▶ **ROWS**:

□ □ □ □ □

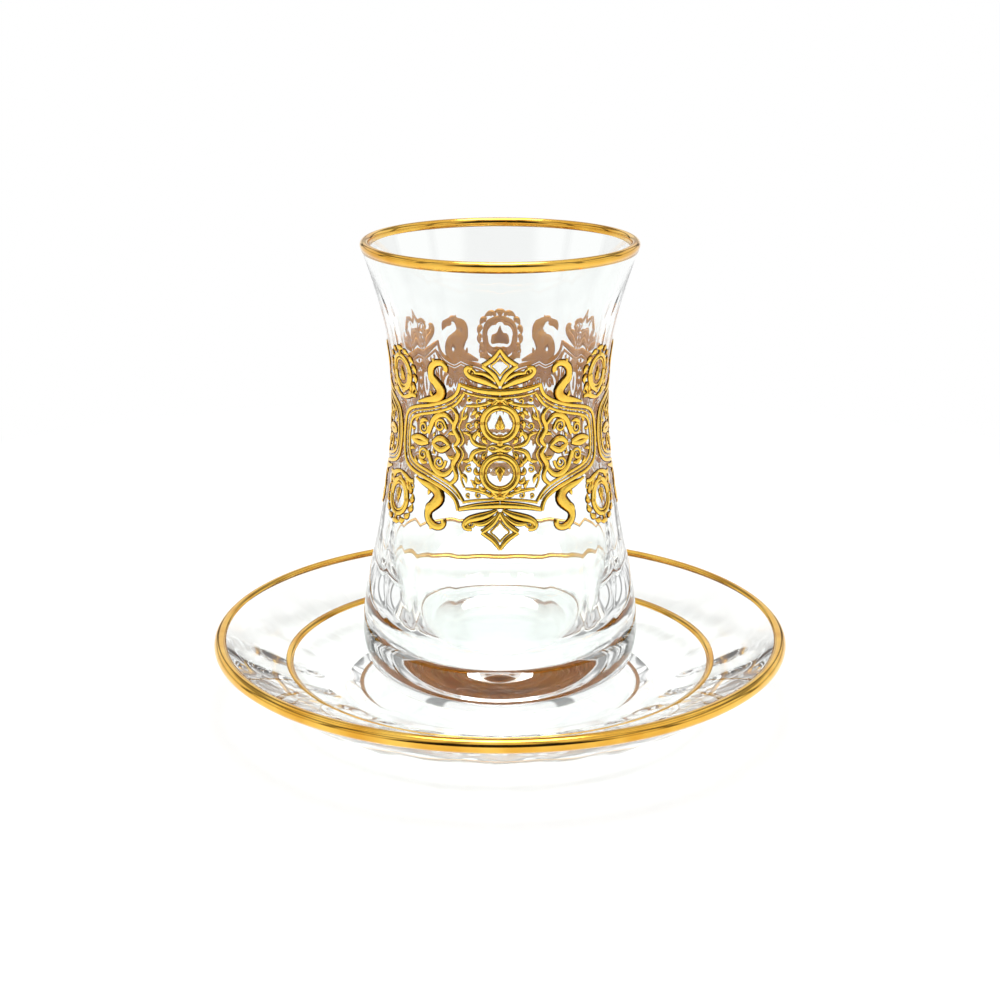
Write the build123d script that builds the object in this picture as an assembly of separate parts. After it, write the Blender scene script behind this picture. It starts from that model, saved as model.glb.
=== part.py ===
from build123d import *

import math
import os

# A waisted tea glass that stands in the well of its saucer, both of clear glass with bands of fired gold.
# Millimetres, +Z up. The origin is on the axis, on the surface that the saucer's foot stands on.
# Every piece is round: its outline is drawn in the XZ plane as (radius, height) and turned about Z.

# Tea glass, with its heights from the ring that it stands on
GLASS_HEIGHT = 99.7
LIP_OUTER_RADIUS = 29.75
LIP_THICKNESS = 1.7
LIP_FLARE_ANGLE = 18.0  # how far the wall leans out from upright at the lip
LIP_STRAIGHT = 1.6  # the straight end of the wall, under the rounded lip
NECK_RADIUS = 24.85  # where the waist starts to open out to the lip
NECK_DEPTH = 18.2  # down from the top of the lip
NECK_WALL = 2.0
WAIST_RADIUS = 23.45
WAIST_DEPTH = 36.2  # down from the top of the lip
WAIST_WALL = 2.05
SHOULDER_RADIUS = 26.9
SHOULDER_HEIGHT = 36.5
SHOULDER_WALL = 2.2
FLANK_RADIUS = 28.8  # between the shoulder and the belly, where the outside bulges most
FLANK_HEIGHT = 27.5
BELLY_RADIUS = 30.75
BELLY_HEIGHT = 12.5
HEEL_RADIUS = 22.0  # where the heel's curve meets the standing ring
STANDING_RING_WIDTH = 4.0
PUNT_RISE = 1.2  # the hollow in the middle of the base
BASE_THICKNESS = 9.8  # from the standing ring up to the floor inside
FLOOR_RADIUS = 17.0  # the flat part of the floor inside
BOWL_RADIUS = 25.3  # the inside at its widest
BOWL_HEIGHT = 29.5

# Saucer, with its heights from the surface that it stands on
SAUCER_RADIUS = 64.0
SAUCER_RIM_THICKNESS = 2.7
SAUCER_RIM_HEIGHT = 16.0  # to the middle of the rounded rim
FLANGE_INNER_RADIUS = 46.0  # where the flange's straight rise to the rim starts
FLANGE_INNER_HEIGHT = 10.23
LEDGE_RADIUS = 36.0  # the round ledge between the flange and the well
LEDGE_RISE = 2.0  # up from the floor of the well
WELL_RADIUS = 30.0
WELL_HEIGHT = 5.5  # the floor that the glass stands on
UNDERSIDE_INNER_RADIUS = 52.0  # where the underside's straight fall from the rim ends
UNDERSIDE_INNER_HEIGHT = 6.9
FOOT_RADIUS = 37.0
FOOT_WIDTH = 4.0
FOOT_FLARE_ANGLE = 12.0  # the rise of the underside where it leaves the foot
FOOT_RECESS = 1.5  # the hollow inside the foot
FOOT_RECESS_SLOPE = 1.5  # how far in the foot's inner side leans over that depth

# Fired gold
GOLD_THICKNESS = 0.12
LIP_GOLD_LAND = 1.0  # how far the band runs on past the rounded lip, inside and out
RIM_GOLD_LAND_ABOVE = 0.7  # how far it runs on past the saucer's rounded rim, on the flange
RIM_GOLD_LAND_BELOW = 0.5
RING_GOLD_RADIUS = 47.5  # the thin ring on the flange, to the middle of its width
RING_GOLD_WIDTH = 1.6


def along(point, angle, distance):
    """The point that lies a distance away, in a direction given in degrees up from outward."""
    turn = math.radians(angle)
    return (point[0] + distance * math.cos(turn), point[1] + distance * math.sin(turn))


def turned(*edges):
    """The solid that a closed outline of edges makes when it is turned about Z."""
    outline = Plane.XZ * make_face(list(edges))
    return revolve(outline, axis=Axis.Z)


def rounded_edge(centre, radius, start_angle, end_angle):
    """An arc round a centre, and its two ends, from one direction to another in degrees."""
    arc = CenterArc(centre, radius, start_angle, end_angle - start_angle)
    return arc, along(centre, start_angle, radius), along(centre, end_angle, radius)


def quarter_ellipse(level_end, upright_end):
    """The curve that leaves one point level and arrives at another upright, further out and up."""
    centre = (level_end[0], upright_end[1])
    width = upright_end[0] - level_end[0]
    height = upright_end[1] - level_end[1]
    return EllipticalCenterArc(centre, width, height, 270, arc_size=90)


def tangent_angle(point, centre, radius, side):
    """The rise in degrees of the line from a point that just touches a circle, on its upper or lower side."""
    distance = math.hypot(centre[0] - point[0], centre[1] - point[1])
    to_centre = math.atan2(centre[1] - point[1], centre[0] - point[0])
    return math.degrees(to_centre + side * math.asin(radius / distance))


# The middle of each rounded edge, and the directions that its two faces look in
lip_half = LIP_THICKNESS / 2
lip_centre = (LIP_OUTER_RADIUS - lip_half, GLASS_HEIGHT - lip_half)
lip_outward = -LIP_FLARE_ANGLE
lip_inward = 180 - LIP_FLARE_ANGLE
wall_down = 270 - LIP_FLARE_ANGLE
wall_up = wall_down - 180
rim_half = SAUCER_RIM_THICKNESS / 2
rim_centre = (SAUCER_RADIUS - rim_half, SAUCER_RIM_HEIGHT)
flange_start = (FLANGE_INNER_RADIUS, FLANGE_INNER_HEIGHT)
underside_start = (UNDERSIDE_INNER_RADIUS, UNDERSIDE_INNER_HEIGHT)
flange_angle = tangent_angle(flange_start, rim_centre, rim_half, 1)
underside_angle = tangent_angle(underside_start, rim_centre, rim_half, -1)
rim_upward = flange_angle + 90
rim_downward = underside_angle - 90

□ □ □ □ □

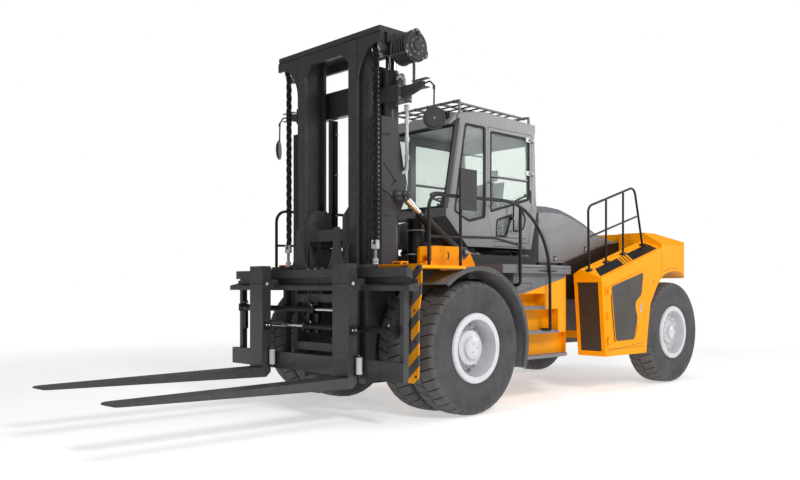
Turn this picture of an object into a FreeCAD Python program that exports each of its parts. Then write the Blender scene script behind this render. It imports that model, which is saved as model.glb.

□ □ □ □ □

▶ **WHAT NEEDS TO BE DONE**:
Your task is to retype the entries verbatim, starting with the line that holds "Write the build123d" and stopping after the line that holds "# Every piece".

▶ **OUTPUT FOR THIS TASK**:
Write the build123d script that builds the object in this picture as an assembly of separate parts. After it, write the Blender scene script behind this picture. It starts from that model, saved as model.glb.
=== part.py ===
from build123d import *

import math
import os

# A waisted tea glass that stands in the well of its saucer, both of clear glass with bands of fired gold.
# Millimetres, +Z up. The origin is on the axis, on the surface that the saucer's foot stands on.
# Every piece is round: its outline is drawn in the XZ plane as (radius, height) and turned about Z.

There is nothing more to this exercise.